La humanidad se va ganando a medida que nos vamos dejando la piel en el intento. Miro en silencio a los que se llenan la boca con discursos que anuncian cómo salvar el mundo. Observo las volutas de humo ascender lentamente. Aguanto ese olor a tabaco de la autocomplacencia y al final, cuando marchan con caras satisfechas, respiro profundo dando gracias por la paz que regala su ausencia.
Mientras más cicatrices mayor conocimiento tenemos de aquello con lo que nos vamos golpeando. Eso nos dota de más humildad y capacidad para entender. Solo quien ha muerto varias veces y ha regresado luego es capaz de ponerse en los zapatos de quien cruza un abismo y pierde pie.
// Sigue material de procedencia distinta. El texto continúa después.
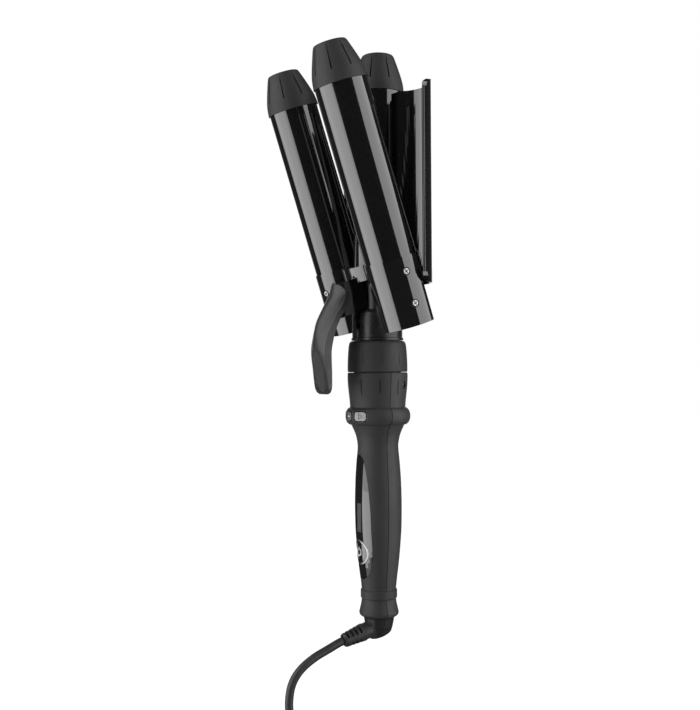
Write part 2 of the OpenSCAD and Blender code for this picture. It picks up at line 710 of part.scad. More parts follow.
// A wing is a trough that is concentric with the closed barrel, with a flange to the fixed barrel
module wing_section() {
    centre = [half_spacing, -closed_front];
    inner = arc(centre, trough_r, wing_free_edge, wing_root, 40);
    flange_low = centre[1] + trough_r * sin(wing_root);
    flange_high = flange_low + wing_t;
    outer_end = 180 - asin((flange_high - centre[1]) / (trough_r + wing_t));
    outer = arc(centre, trough_r + wing_t, outer_end, wing_free_edge, 40);
    edge_mid = centre + (trough_r + wing_t / 2) * [cos(wing_free_edge), sin(wing_free_edge)];
    edge = arc(edge_mid, wing_t / 2, wing_free_edge, wing_free_edge - 180, 8);
    edge_inner = [for (k = [1:7]) edge[k]];
    difference() {
        polygon(concat(inner, [[10, flange_low], [10, flange_high]], outer, edge_inner));
        translate([0, fixed_back]) circle(barrel_r, $fn = 120);
    }
}
module wing() {
    free_x = half_spacing + trough_r - wing_corner - 1;
    difference() {
        translate([0, 0, wing_low]) linear_extrude(wing_high - wing_low) wing_section();
        translate([-1, -50, wing_high - wing_step]) cube([free_x, 100, 10]);
        translate([free_x, 0, wing_low]) corner_cut();
        translate([free_x, 0, wing_high]) mirror([0, 0, 1]) corner_cut();
    }
}
module corner_cut() {
    rotate([90, 0, 0]) linear_extrude(100, center = true) difference() {
        translate([0, -1]) square([wing_corner + 4, wing_corner + 1]);
        translate([0, wing_corner]) circle(wing_corner);
        translate([-1, -2]) square([1, 20]);
    }
}
module near_wing() {
    color("#0a0a0b") wing();
}
module far_wing() {
    color("#0a0a0b") mirror([1, 0, 0]) wing();
}
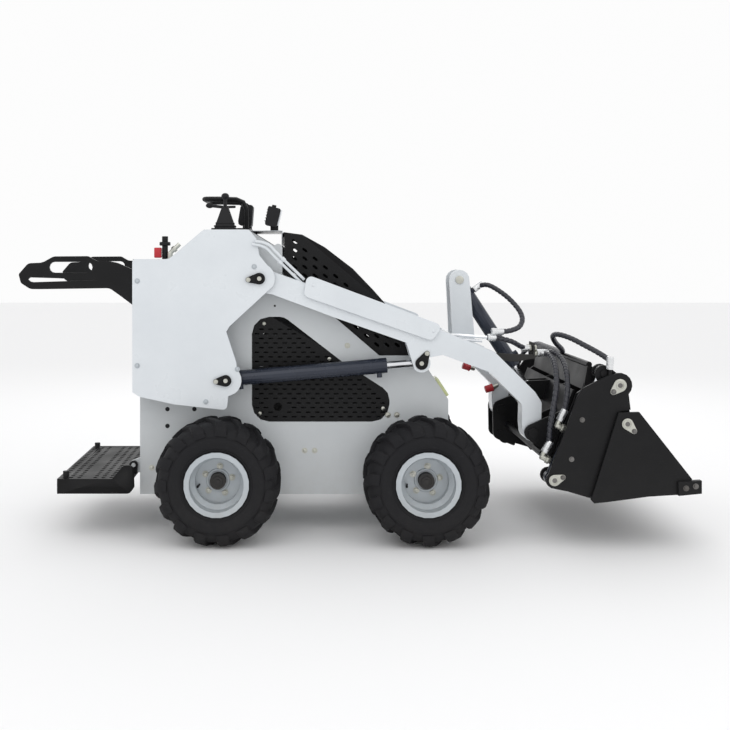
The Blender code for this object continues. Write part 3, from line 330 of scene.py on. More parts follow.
roundedNodes = {
    0.0016: ["lift_arm_right", "lift_arm_left", "arm_cross_tube", "outer_cover_right", "outer_cover_left",
             "hull_side_right", "hull_side_left", "quick_attach", "front_plate", "rear_deck", "rear_panel_lower",
             "rear_panel_upper", "dash_panel", "arm_cover_right", "arm_cover_left"],
    0.0012: ["bucket_back", "bucket_side_right", "bucket_side_left", "jaw_side_right", "jaw_side_left", "jaw_floor",
             "rear_handle_right", "rear_handle_left", "console", "work_light", "hose_bulkhead"],
}
for width, names in roundedNodes.items():
    for nodeName in names:
        thinnest = min(frame["nodes"][nodeName].dimensions)
        roundEdges(frame["nodes"][nodeName], min(width, edgeRounding["share"] * thinnest or width))


# tools for making pieces
def clearSelection():
    if bpy.context.object and bpy.context.object.mode != "OBJECT":
        bpy.ops.object.mode_set(mode="OBJECT")
    bpy.ops.object.select_all(action="DESELECT")


def only(piece):
    clearSelection()
    piece.select_set(True)
    bpy.context.view_layer.objects.active = piece
    return piece


def settle(piece, name):
    only(piece)
    bpy.ops.object.transform_apply(location=True, rotation=True, scale=True)
    piece.name = name
    piece.data.name = name
    return piece


def barBetween(name, start, end, radius, vertices=20):
    clearSelection()
    start, end = Vector(start), Vector(end)
    bpy.ops.mesh.primitive_cylinder_add(vertices=vertices, radius=radius, depth=(end - start).length,
                                        location=(start + end) / 2,
                                        rotation=(end - start).to_track_quat("Z", "Y").to_euler())
    return settle(bpy.context.object, name)


def boxPiece(name, size, place, rotation=(0, 0, 0)):
    clearSelection()
    bpy.ops.mesh.primitive_cube_add(size=1, location=place, rotation=rotation, scale=size)
    return settle(bpy.context.object, name)


def bevelPiece(piece, width, segments=2, angle=35.0):
    only(piece)
    bevel = piece.modifiers.new("bevel", "BEVEL")
    bevel.width = width
    bevel.segments = segments
    bevel.limit_method = "ANGLE"
    bevel.angle_limit = math.radians(angle)
    bpy.ops.object.modifier_apply(modifier="bevel")
    return piece


def roundedBar(name, start, end, radius, vertices, width, segments=2):
    return bevelPiece(barBetween(name, start, end, radius, vertices), width, segments)


def ballPiece(name, place, radius, scale, segments, rings):
    clearSelection()
    bpy.ops.mesh.primitive_uv_sphere_add(segments=segments, ring_count=rings, radius=radius, location=place,
                                         scale=scale)
    return settle(bpy.context.object, name)


def meshPiece(name, corners, edges, faces):
    mesh = bpy.data.meshes.new(name)
    mesh.from_pydata(corners, edges, faces)
    piece = bpy.data.objects.new(name, mesh)
    bpy.context.scene.collection.objects.link(piece)
    return piece


def editWhole(piece, *steps):
    # every step works on the whole mesh
    only(piece)
    bpy.ops.object.mode_set(mode="EDIT")
    for step in steps:
        bpy.ops.mesh.select_all(action="SELECT")
        step()
    bpy.ops.object.mode_set(mode="OBJECT")
    return piece


def weldVertices():
    bpy.ops.mesh.remove_doubles(threshold=weldDistance)


def faceOutward():
    bpy.ops.mesh.normals_make_consistent(inside=False)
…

Los demás solo pueden mirar en la distancia pero les estará vedado el arte del consuelo.
Qué pena el desperdicio de tanto sufrimiento, con lo que cuesta atravesarlo y lo poco que aprendemos del mismo por caminar cargados de despiste. Qué pena el repetir la asignatura por haber acudido al examen la boca llena de tranquilizantes y de antidepresivos. No nos conseguimos enterar y repetimos vida, o bien mirado muerte que viene a ser igual pero en un tono sepia y desvaído.
Por todas estas cosas me gusta conversar con Angelita cuando al final del día entra en consulta a recoger las papeleras. Bastan un par de frases para dotar de sentido una jornada que dejó la estancia llena de restos de naufragio. Ella los retira con su eterna sonrisa colocándolos con mimo en su carrito, una muñeca rota, unas velas ajadas, un vestido de novia, encima de la silla una mano olvidada. Contemplo sus evoluciones con asombro, humanidad era eso, dejar la sala limpia de dolor, perfumada de pino para poder mañana intentarlo de nuevo.